It's ironic and instructive that the 7 million dollar bequest came so closely on the heels of the Freitas analysis. It helps illustrate the nature of Alcor finances over the past forty years. Alcor has always done more than just membership dues and cryopreservation minimums pay for. It's been able to do that because of donations and bequests. Historically there have been large bequests every decade or so. This recent bequest, like previously bequests, could likely have sustained Alcor for many years without Alcor having to raise membership dues or fees. However the board was of a different mind this time, and chose to establish an Endowment. The Endowment is to fund Alcor operations by analogy to how Alcor's Patient Care Trust funds long-term patient care without being spent down. This means that dues increases will be necessary in the short term.
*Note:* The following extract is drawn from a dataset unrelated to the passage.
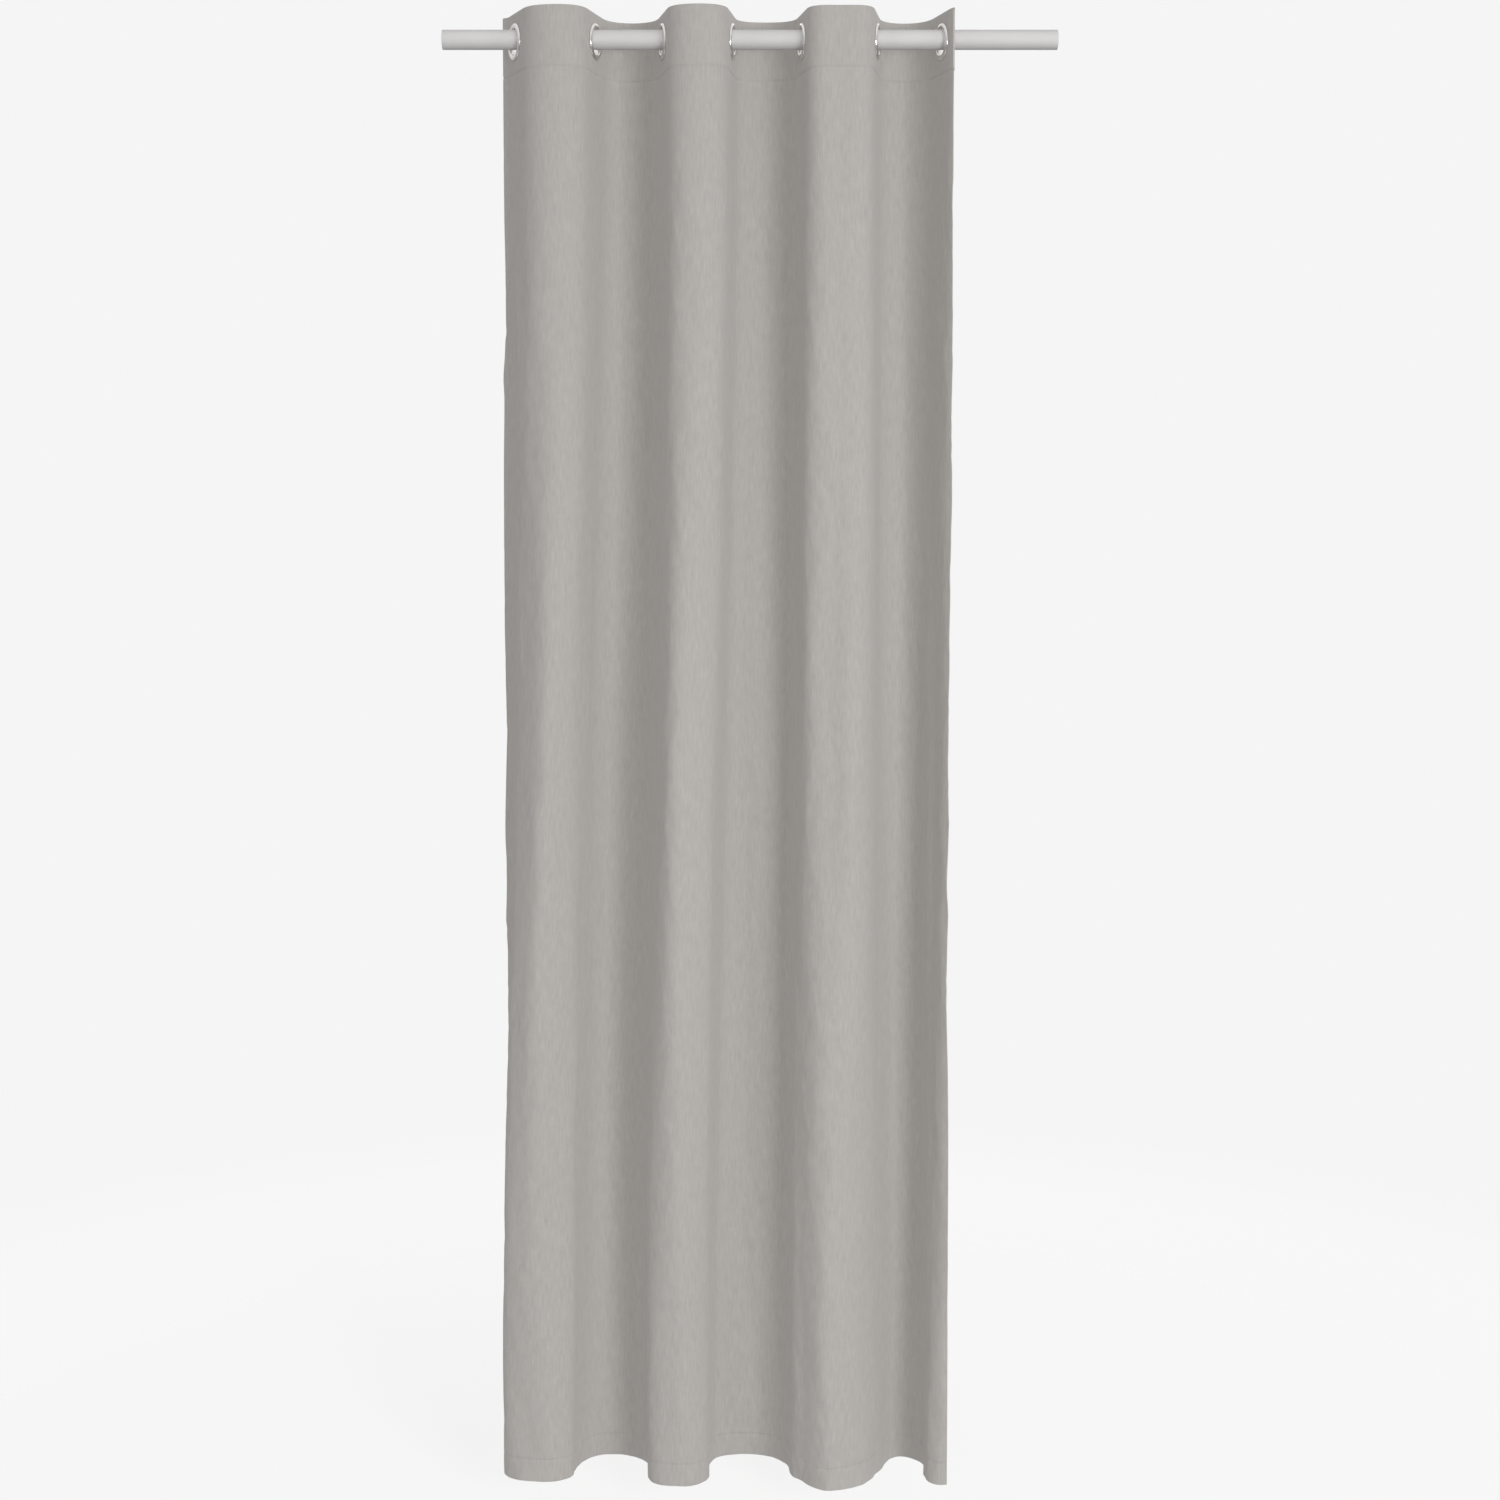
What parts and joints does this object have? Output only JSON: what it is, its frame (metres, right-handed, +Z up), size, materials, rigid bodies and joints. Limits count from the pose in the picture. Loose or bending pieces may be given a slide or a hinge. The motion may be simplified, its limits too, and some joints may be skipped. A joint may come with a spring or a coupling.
{
  "type": "eyelet curtain panel",
  "caption": "Long fabric curtain panel hung in soft waves from clamped metal eyelets threaded on a straight round pole, with a stiffened heading and sewn hems.",
  "frame": {"origin": "the middle of the pole's axis, where the wall brackets hold the pole", "axes": "+X along the pole, -Y towards the room (the cloth's face), +Z up"},
  "size_m": [1.004, 0.1675, 2.45],
  "materials": {
    "cloth": "matte plain weave",
    "stiffener": "matte",
    "nickel": "polished",
    "painted_pole": "satin"
  },
  "bodies": {
    "pole": {"pole": "painted_pole"},
    "slider_1": {"eyelet_1": "nickel", "eyelet_washer_1": "nickel", "cloth_edge_left": "cloth", "heading_tape_edge_left": "stiffener", "heading_facing_edge_left": "cloth", "bottom_hem_edge_left": "cloth", "cloth_bay_1": "cloth", "heading_tape_bay_1": "stiffener", "heading_facing_bay_1": "cloth", "bottom_hem_bay_1": "cloth", "side_hem_left": "cloth"},
    "slider_2": {"eyelet_2": "nickel", "eyelet_washer_2": "nickel", "cloth_bay_2": "cloth", "heading_tape_bay_2": "stiffener", "heading_facing_bay_2": "cloth", "bottom_hem_bay_2": "cloth"},
    "slider_3": {"eyelet_3": "nickel", "eyelet_washer_3": "nickel", "cloth_bay_3": "cloth", "heading_tape_bay_3": "stiffener", "heading_facing_bay_3": "cloth", "bottom_hem_bay_3": "cloth"},
    "slider_4": {"eyelet_4": "nickel", "eyelet_washer_4": "nickel", "cloth_bay_4": "cloth", "heading_tape_bay_4": "stiffener", "heading_facing_bay_4": "cloth", "bottom_hem_bay_4": "cloth"},
    "slider_5": {"eyelet_5": "nickel", "eyelet_washer_5": "nickel", "cloth_bay_5": "cloth", "heading_tape_bay_5": "stiffener", "heading_facing_bay_5": "cloth", "bottom_hem_bay_5": "cloth"},
    "slider_6": {"eyelet_6": "nickel", "eyelet_washer_6": "nickel", "cloth_bay_6": "cloth", "heading_tape_bay_6": "stiffener", "heading_facing_bay_6": "cloth", "bottom_hem_bay_6": "cloth"},
    "slider_7": {"eyelet_7": "nickel", "eyelet_washer_7": "nickel", "cloth_edge_right": "cloth", "heading_tape_edge_right": "stiffener", "heading_facing_edge_right": "cloth", "bottom_hem_edge_right": "cloth", "side_hem_right": "cloth"}
  },
  "joints": [
    {"name": "panel_slide", "type": "slide", "parent": "pole", "child": "slider_1", "axis": [1, 0, 0], "range_m": [-0.08, 0.07]},
    {"name": "gather_2", "type": "slide", "parent": "slider_1", "child": "slider_2", "axis": [1, 0, 0], "range_m": [-0.06, 0.015], "deforming": ["cloth_bay_1", "heading_tape_bay_1", "heading_facing_bay_1", "bottom_hem_bay_1"]},
    {"name": "gather_3", "type": "slide", "parent": "slider_2", "child": "slider_3", "axis": [1, 0, 0], "range_m": [-0.06, 0.015], "deforming": ["cloth_bay_2", "heading_tape_bay_2", "heading_facing_bay_2", "bottom_hem_bay_2"]},
    {"name": "gather_4", "type": "slide", "parent": "slider_3", "child": "slider_4", "axis": [1, 0, 0], "range_m": [-0.06, 0.015], "deforming": ["cloth_bay_3", "heading_tape_bay_3", "heading_facing_bay_3", "bottom_hem_bay_3"]},
    {"name": "gather_5", "type": "slide", "parent": "slider_4", "child": "slider_5", "axis": [1, 0, 0], "range_m": [-0.06, 0.015], "deforming": ["cloth_bay_4", "heading_tape_bay_4", "heading_facing_bay_4", "bottom_hem_bay_4"]},
    {"name": "gather_6", "type": "slide", "parent": "slider_5", "child": "slider_6", "axis": [1, 0, 0], "range_m": [-0.06, 0.015], "deforming": ["cloth_bay_5", "heading_tape_bay_5", "heading_facing_bay_5", "bottom_hem_bay_5"]},
    {"name": "gather_7", "type": "slide", "parent": "slider_6", "child": "slider_7", "axis": [1, 0, 0], "range_m": [-0.06, 0.015], "deforming": ["cloth_bay_6", "heading_tape_bay_6", "heading_facing_bay_6", "bottom_hem_bay_6"]}
  ]
}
However in the long term growth of the Endowment, and the revenue it provides, should help reduce the need for dues increases in the future. Also, some regular large donors have made it known that they prefer to see Alcor eliminate structural deficits.
One thing the Freitas analysis makes clear is that there is choice between
1) Paying very high membership dues, and having a guaranteed cryopreservation decades in the future without having to increase your cryopreservation funding for inflation ("grandfathering")
or
2) Paying lower membership dues, but being prepared to have either very large cryopreservation funding, or increasing cryopreservation funding as you age to compensate for inflation.
The cost of Alcor cryopreservations has approximately doubled in nominal dollars every 20 years. CI has amazingly held its minimums steady for decades through cost reductions and increasing subsidizes by bequests and better-funded members. They almost certainly won't be able to continue that indefinitely.
Edited by bgwowk, 02 December 2010 - 06:01 AM.